*Exercise description*
Extract exactly those lines that lie between the start of the material and the line with "the sheath's material.", including both boundary lines and no others.

Modeling code records
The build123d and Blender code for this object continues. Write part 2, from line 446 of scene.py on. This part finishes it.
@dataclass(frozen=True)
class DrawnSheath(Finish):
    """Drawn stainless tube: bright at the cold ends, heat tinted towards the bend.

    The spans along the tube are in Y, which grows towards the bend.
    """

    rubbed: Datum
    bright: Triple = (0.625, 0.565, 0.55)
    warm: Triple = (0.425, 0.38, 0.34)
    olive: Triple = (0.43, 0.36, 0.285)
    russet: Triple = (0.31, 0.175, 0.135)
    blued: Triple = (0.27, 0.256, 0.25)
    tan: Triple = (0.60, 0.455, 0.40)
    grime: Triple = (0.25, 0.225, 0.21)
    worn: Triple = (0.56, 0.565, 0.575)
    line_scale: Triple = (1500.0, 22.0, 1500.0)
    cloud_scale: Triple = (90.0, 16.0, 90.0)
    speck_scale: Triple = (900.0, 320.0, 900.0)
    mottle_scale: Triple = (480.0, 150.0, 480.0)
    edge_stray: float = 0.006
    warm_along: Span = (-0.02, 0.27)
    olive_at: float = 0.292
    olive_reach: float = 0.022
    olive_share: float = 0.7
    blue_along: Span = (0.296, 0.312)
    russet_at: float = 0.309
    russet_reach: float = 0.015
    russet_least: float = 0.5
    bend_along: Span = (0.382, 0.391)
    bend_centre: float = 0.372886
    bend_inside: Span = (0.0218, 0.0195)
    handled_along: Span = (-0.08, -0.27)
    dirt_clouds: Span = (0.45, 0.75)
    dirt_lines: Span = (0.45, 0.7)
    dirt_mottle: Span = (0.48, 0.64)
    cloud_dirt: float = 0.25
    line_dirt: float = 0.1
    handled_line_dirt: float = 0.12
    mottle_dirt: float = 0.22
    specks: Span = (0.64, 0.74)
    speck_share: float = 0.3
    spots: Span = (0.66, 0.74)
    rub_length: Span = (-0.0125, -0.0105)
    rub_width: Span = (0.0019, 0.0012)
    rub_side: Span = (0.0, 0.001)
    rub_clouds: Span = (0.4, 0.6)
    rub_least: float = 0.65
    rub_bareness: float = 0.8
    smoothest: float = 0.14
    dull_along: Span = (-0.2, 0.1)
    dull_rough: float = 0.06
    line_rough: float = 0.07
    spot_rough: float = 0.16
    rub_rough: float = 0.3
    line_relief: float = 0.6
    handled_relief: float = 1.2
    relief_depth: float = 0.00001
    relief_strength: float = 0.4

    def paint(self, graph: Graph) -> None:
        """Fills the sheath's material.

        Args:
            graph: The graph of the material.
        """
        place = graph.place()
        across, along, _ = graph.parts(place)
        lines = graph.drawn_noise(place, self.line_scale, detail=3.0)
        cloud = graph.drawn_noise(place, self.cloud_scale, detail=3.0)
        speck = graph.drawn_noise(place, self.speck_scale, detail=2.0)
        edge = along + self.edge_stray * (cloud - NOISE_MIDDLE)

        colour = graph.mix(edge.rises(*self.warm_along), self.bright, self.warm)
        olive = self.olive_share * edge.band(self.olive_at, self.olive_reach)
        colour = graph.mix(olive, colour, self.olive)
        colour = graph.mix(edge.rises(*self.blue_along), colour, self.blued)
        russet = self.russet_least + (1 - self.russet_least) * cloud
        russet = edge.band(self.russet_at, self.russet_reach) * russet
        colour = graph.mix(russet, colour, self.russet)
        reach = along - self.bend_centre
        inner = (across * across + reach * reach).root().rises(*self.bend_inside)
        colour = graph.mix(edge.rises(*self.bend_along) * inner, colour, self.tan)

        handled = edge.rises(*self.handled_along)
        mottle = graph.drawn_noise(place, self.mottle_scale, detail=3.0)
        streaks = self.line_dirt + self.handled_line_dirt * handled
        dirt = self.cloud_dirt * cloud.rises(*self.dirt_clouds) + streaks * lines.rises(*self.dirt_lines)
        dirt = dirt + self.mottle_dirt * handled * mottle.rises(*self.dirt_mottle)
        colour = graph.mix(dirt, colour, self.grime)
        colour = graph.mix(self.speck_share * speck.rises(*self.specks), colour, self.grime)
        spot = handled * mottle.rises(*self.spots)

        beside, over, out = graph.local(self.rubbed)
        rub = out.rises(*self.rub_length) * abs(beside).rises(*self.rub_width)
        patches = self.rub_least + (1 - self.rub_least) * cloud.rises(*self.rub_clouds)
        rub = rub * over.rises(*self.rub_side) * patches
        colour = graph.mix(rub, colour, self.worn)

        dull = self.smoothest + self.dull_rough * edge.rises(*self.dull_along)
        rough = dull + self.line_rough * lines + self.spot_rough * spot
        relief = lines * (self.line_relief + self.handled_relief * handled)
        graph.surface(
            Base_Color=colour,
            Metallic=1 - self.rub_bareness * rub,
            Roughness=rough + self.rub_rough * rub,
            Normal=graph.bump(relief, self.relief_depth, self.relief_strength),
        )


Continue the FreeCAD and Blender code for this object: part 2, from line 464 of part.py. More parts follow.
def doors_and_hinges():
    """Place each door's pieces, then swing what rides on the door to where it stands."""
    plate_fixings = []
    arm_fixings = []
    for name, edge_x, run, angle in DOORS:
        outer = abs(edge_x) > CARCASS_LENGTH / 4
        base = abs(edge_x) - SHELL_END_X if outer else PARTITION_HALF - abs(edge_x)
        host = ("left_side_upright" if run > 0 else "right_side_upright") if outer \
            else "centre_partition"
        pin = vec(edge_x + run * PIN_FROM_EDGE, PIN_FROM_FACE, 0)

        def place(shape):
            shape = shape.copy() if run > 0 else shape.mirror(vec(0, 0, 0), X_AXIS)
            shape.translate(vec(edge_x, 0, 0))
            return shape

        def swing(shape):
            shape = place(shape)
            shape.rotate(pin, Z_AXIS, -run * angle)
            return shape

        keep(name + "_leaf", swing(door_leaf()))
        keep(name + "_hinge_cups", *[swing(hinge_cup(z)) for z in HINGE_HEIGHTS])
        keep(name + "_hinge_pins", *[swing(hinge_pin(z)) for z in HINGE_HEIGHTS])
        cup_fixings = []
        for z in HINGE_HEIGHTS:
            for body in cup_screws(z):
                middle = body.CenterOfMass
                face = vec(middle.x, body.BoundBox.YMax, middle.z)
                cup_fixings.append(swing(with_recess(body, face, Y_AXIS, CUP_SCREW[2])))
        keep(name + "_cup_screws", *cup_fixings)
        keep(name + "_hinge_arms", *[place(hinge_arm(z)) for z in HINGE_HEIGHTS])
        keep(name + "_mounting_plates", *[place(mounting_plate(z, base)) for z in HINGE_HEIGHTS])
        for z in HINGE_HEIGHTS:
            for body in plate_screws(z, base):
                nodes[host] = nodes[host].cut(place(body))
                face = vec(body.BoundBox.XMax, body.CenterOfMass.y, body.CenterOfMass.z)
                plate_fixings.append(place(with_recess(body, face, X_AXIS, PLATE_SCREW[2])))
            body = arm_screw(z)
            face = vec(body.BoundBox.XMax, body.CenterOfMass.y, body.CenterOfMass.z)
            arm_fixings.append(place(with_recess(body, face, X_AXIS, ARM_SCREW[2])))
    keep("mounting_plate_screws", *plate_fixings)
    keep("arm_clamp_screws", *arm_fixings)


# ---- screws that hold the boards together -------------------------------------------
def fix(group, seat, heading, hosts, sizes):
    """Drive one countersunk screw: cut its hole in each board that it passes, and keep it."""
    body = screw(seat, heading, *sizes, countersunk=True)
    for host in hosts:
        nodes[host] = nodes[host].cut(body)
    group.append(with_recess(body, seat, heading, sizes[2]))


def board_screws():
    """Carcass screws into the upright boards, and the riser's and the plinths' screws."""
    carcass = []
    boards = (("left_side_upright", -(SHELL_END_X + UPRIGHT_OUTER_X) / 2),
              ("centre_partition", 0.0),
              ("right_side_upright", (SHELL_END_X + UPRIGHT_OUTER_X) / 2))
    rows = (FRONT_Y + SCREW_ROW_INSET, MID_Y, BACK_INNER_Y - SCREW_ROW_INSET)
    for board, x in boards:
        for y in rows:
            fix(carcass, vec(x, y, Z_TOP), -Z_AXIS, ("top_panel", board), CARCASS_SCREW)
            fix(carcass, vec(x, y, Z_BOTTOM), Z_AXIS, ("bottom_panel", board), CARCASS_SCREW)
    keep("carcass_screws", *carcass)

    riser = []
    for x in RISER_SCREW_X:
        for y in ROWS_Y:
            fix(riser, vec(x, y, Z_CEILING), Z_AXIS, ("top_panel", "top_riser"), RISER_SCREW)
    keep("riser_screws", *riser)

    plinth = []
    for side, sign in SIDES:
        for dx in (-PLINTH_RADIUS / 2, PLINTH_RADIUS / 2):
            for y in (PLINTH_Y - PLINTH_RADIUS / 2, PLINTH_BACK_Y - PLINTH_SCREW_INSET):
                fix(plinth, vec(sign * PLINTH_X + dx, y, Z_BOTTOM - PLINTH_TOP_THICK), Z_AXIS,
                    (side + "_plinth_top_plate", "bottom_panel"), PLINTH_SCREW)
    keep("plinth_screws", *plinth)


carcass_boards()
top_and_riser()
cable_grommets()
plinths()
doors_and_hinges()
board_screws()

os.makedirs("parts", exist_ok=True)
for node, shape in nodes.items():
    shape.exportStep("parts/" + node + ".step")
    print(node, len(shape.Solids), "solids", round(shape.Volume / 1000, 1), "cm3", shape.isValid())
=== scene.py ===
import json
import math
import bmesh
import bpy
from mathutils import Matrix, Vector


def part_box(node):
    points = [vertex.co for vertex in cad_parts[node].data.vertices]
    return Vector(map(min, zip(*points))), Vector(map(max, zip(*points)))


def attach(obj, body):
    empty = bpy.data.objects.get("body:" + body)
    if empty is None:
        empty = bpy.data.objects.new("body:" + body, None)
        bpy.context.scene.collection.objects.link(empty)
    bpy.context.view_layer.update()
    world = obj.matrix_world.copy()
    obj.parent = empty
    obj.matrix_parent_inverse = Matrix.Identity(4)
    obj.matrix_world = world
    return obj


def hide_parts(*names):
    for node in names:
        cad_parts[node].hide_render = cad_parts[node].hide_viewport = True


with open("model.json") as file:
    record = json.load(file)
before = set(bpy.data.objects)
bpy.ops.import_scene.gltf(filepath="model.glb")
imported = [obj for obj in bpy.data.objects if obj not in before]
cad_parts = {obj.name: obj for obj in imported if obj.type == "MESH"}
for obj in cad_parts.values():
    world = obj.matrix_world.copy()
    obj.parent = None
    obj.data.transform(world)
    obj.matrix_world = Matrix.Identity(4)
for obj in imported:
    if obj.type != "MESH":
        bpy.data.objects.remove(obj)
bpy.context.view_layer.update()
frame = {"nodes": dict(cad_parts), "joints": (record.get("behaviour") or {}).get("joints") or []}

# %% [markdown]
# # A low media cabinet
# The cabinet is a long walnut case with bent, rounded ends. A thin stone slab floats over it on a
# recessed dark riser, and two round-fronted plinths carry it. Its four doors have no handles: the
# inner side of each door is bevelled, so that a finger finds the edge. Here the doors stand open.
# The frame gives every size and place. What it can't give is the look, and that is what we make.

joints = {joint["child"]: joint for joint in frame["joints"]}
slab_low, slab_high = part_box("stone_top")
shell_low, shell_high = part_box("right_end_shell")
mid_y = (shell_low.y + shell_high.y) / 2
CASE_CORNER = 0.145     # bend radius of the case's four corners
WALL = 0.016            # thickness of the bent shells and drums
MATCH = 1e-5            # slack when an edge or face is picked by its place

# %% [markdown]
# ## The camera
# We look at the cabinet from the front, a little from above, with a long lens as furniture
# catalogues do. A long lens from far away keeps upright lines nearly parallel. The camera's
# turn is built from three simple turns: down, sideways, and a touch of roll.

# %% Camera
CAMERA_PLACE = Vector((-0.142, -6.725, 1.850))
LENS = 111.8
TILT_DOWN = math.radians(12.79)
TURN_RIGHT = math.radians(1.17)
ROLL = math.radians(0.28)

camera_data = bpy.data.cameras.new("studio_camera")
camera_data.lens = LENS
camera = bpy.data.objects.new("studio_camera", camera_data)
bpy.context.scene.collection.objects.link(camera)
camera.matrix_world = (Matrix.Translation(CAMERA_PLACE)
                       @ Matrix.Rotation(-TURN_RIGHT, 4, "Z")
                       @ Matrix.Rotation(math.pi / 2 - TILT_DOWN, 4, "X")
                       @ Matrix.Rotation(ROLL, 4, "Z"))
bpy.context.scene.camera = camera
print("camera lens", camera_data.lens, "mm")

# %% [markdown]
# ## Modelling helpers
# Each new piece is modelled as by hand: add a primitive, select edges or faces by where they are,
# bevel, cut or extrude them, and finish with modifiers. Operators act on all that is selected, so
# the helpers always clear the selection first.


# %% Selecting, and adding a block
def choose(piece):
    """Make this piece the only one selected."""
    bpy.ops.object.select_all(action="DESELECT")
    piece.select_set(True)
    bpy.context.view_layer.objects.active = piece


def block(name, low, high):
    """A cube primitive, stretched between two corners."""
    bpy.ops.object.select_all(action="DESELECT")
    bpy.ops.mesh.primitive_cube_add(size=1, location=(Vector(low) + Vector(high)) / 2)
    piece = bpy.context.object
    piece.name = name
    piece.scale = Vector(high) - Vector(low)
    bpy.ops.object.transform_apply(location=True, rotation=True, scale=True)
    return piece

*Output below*
The build123d and Blender code for this object continues. Write part 2, from line 446 of scene.py on. This part finishes it.
@dataclass(frozen=True)
class DrawnSheath(Finish):
    """Drawn stainless tube: bright at the cold ends, heat tinted towards the bend.

    The spans along the tube are in Y, which grows towards the bend.
    """

    rubbed: Datum
    bright: Triple = (0.625, 0.565, 0.55)
    warm: Triple = (0.425, 0.38, 0.34)
    olive: Triple = (0.43, 0.36, 0.285)
    russet: Triple = (0.31, 0.175, 0.135)
    blued: Triple = (0.27, 0.256, 0.25)
    tan: Triple = (0.60, 0.455, 0.40)
    grime: Triple = (0.25, 0.225, 0.21)
    worn: Triple = (0.56, 0.565, 0.575)
    line_scale: Triple = (1500.0, 22.0, 1500.0)
    cloud_scale: Triple = (90.0, 16.0, 90.0)
    speck_scale: Triple = (900.0, 320.0, 900.0)
    mottle_scale: Triple = (480.0, 150.0, 480.0)
    edge_stray: float = 0.006
    warm_along: Span = (-0.02, 0.27)
    olive_at: float = 0.292
    olive_reach: float = 0.022
    olive_share: float = 0.7
    blue_along: Span = (0.296, 0.312)
    russet_at: float = 0.309
    russet_reach: float = 0.015
    russet_least: float = 0.5
    bend_along: Span = (0.382, 0.391)
    bend_centre: float = 0.372886
    bend_inside: Span = (0.0218, 0.0195)
    handled_along: Span = (-0.08, -0.27)
    dirt_clouds: Span = (0.45, 0.75)
    dirt_lines: Span = (0.45, 0.7)
    dirt_mottle: Span = (0.48, 0.64)
    cloud_dirt: float = 0.25
    line_dirt: float = 0.1
    handled_line_dirt: float = 0.12
    mottle_dirt: float = 0.22
    specks: Span = (0.64, 0.74)
    speck_share: float = 0.3
    spots: Span = (0.66, 0.74)
    rub_length: Span = (-0.0125, -0.0105)
    rub_width: Span = (0.0019, 0.0012)
    rub_side: Span = (0.0, 0.001)
    rub_clouds: Span = (0.4, 0.6)
    rub_least: float = 0.65
    rub_bareness: float = 0.8
    smoothest: float = 0.14
    dull_along: Span = (-0.2, 0.1)
    dull_rough: float = 0.06
    line_rough: float = 0.07
    spot_rough: float = 0.16
    rub_rough: float = 0.3
    line_relief: float = 0.6
    handled_relief: float = 1.2
    relief_depth: float = 0.00001
    relief_strength: float = 0.4

    def paint(self, graph: Graph) -> None:
        """Fills the sheath's material.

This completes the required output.